Nahum takes issue with how reliant the government has become on consultants rather than on how services are procured, but he believes the deal is “not doing ourselves any favours” in opening up trade to more consultancy firms.

“We need to do some re-alignment of how the APS is seen by the government, and I think that will remove some of the necessity for consultants’ work,” he says.

Removing the average staffing level cap, which limits the number of APS employees to 2006-07 numbers, and building information and communications technology are among immediate priorities, Nahum says.

The free trade deal has exemptions that protect small to medium-sized enterprises, Indigenous-owned businesses, as well as protection of essential security and for health and welfare services.

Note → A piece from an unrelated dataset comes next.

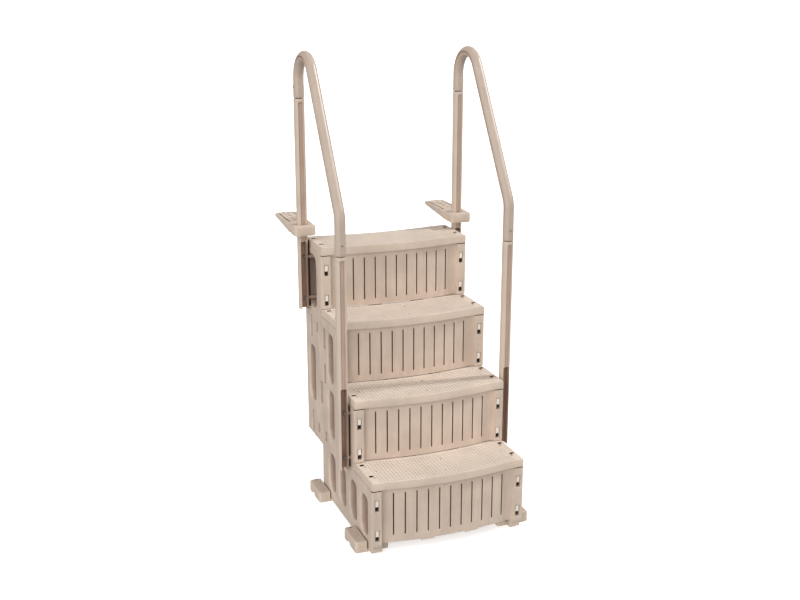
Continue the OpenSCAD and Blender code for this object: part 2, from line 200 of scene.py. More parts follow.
def turned(profile, axis_at, along, count=40):
    """A lathe form: rows of (distance along the axis, radius), turned about a line along x, y or z."""
    a = np.linspace(0, 2 * np.pi, count, endpoint=False)
    d, r = np.asarray(profile, float).T
    flat = [r[:, None] * np.cos(a), r[:, None] * np.sin(a)]
    third = np.broadcast_to(d[:, None], flat[0].shape)
    order = {"x": (third, flat[0], flat[1]),
             "y": (flat[1], third, flat[0]),
             "z": (flat[0], flat[1], third)}
    return swept(np.stack(order[along], -1) + np.asarray(axis_at, float))


def volume(points, faces):
    """Signed volume from each face's fan of triangles."""
    total = 0.0
    for size in {len(f) for f in faces}:
        f = np.array([g for g in faces if len(g) == size])
        a = points[f[:, 0]]
        for i in range(1, size - 1):
            total += np.einsum("ij,ij->", a, np.cross(points[f[:, i]], points[f[:, i + 1]]))
    return total


def centres(points, faces):
    """Middle of each face: the mean of its corners, for all faces of one size at a time."""
    size = np.array([len(f) for f in faces])
    out = np.empty((len(faces), 3))
    for n in np.unique(size):
        rows = np.flatnonzero(size == n)
        out[rows] = points[np.array([faces[i] for i in rows])].mean(1)
    return out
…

It earmarks that the countries should support “participation by suppliers in government procurement, in particular, with respect to SMEs”.

UNSW school of social sciences senior lecturer Elizabeth Thurbon has written of Australia’s previous international obligations that “the Australian government retains a significant degree of scope to discriminate in favour of locally produced goods and services—so long as those goods and services are provided by local SMEs”.

Nahum says the deal is unlikely to be aimed at the bigger consultancy firms incorporated in the UK that already have a presence in Australia.

“They already have the market power and the presence to essentially do business anywhere in the world that they want to do business,” he says.

“It might be that there are more mid-tier or maybe small firms that we haven’t seen in the Australian context before who are now able to bid, but once again they have less market power so we might just see the same sorts of large firms continuing to dominate.”